Corriere Adriatico del 24/03/2022
ANCONA. Ci sono materiali naturali, che hanno un’anima, che continuano a vivere anche dopo essere stati strappati al loro ambiente. Come i tronchi degli alberi travolti in Veneto dalla bufera dell’agosto 2020. Hanno chiuso il ciclo della vita in maniera violenta, sradicati dalla tempesta, ma un po’ dell’energia che li ha fatti crescere resta in loro. Ci piace pensarlo, entrando nella sala espositiva del Museo Tattile Omero, dove “abitano”, da ieri fino al 26 aprile, i dodici apostoli.
Le loro grandi teste sono state ricavate dai cedri abbattuti dal vento in quel windstorm del 23 agosto, per opera dell’artista Antonio Amodio.
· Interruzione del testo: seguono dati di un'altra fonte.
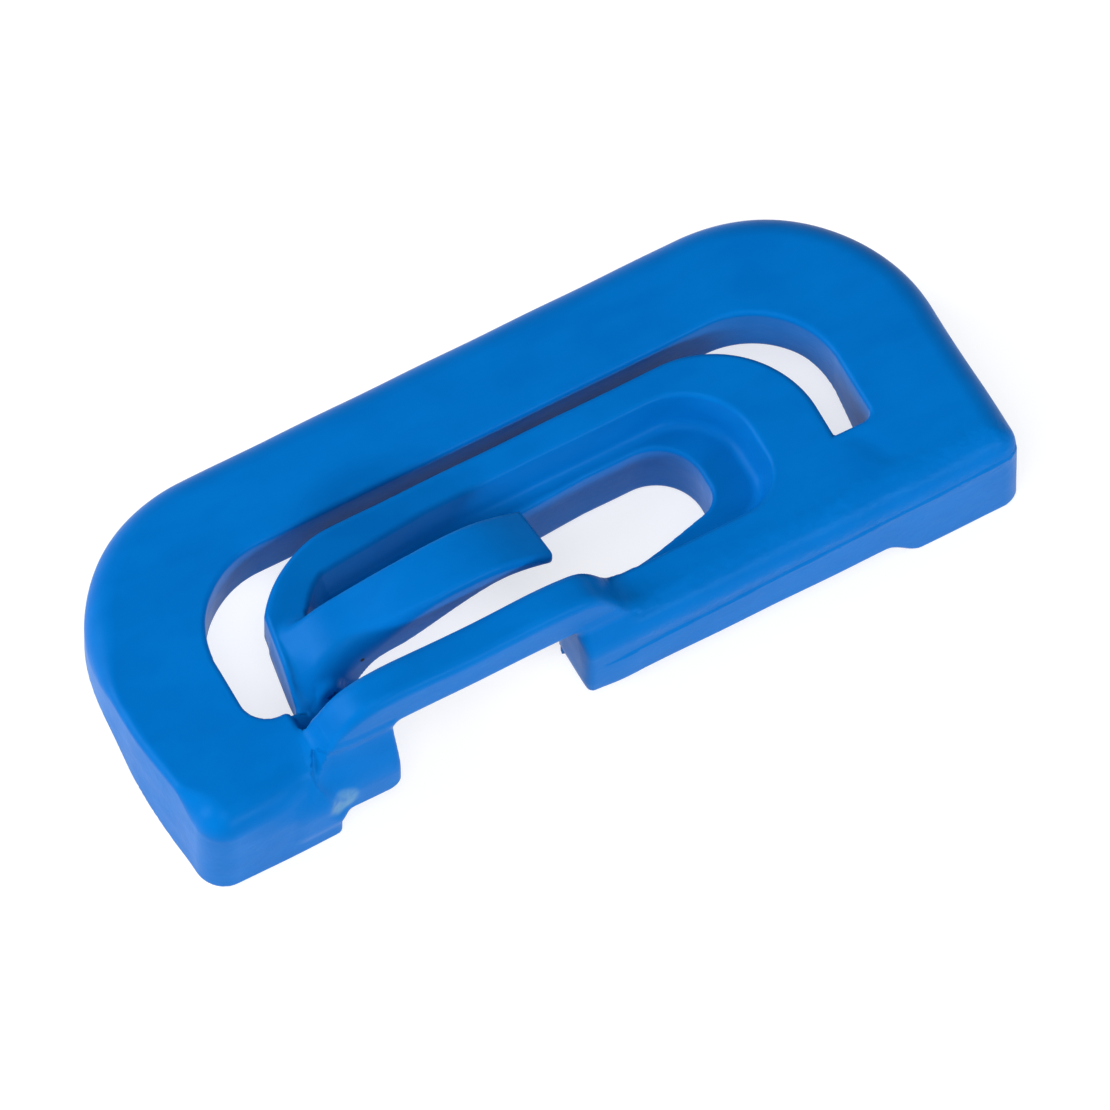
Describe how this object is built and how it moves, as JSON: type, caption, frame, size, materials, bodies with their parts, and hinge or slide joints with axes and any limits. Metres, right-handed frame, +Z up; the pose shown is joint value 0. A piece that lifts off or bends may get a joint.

Aveva già ritratto i volti dei discepoli più vicini a Cristo e, quando si è trovato davanti le cataste di alberi caduti, non ha avuto dubbi: li avrebbe usati per trasferire nel legno quelle facce scavate, sofferenti, dubbiose, estatiche che dovevano avere gli apostoli dopo l’Ultima Cena.
L’ambientazione
“L’anima della materia: il volto degli apostoli tra testimonianza e destino” è una mostra proposta al Museo Omero dalla Fondazione Verona Minor Hierusalem. Ha trovato l’ambientazione ideale in questa sala della Mole Vanvitelliana, sotto le capriate lignee di archeologia industriale, sullo sfondo delle pareti di mattoni, in un’ambientazione che accoglie e richiama le tinte dei dipinti, esposti assieme alle sculture. Allo spettatore, mentre osserva la pastosità screziata delle pennellate, l’abbinamento dei colori a tempera grassa, “legati” con caseina, calce viva e rosso d’uovo, sembra di sentire nelle narici un lontano sentore speziato di legno vivo, quello che emana mentre la sgorbia incide e modella il materiale. Tutto è naturale, in questa galleria di ritratti: da alcuni busti, il cui legno nudo racconta, con nodi e venature, la storia degli alberi da cui deriva, a quelli cui Amodio ha impresso una coloritura diversa - verdastro, testa di moro, bruno, grigio brace - usando materiali impensabili. Scrive Davide Adami, il curatore: «Dal gesso di Bologna con colla di coniglio, poi carteggiato, all’aspersione di caffè, sedimentato e mescidato con succo d’arancia, con la variante aggiuntiva dell’ossido di zinco, del verderame, all’ammorbidimento con cera d’api e alla levigatura con saggina e juta».
La cromoscultura
La chiama cromoscultura, quella che dà al legno l’aspetto di marmo, pietra, bronzo. Chi tocca queste grandi teste sente il calore sotto i polpastrelli, percepisce la pastosità viva che emana il materiale. Accarezzandole, Aldo Grassini, il presidente del Museo Omero, ripete: «Le sensazioni che mi trasmettono questi volti mi ricordano l’essenza della fede: il cadere implica sempre la possibilità di rialzarsi. Queste opere confermano che l’albero sfida i limiti della temporalità».
Il QRcode dei quadri
«Le sculture – osservava all’inaugurazione Paola Tessitore, direttrice della Fondazione Verona Minor Hierusalem – rappresentano simbolicamente tutta l’umanità. Ci invitano a riappropriarci delle energie positive, per affrontare il destino». E per una volta, anche i dipinti parlano a chi non può vederli: ogni quadro è accompagnato da un QRcode che fa ascoltare, dalla voce di Alessio Tessitore, il monologo, scritto da monsignor Martino Signoretto, con cui il biblista interpreta le caratteristiche, pensieri ed emozioni di ogni apostolo ritratto.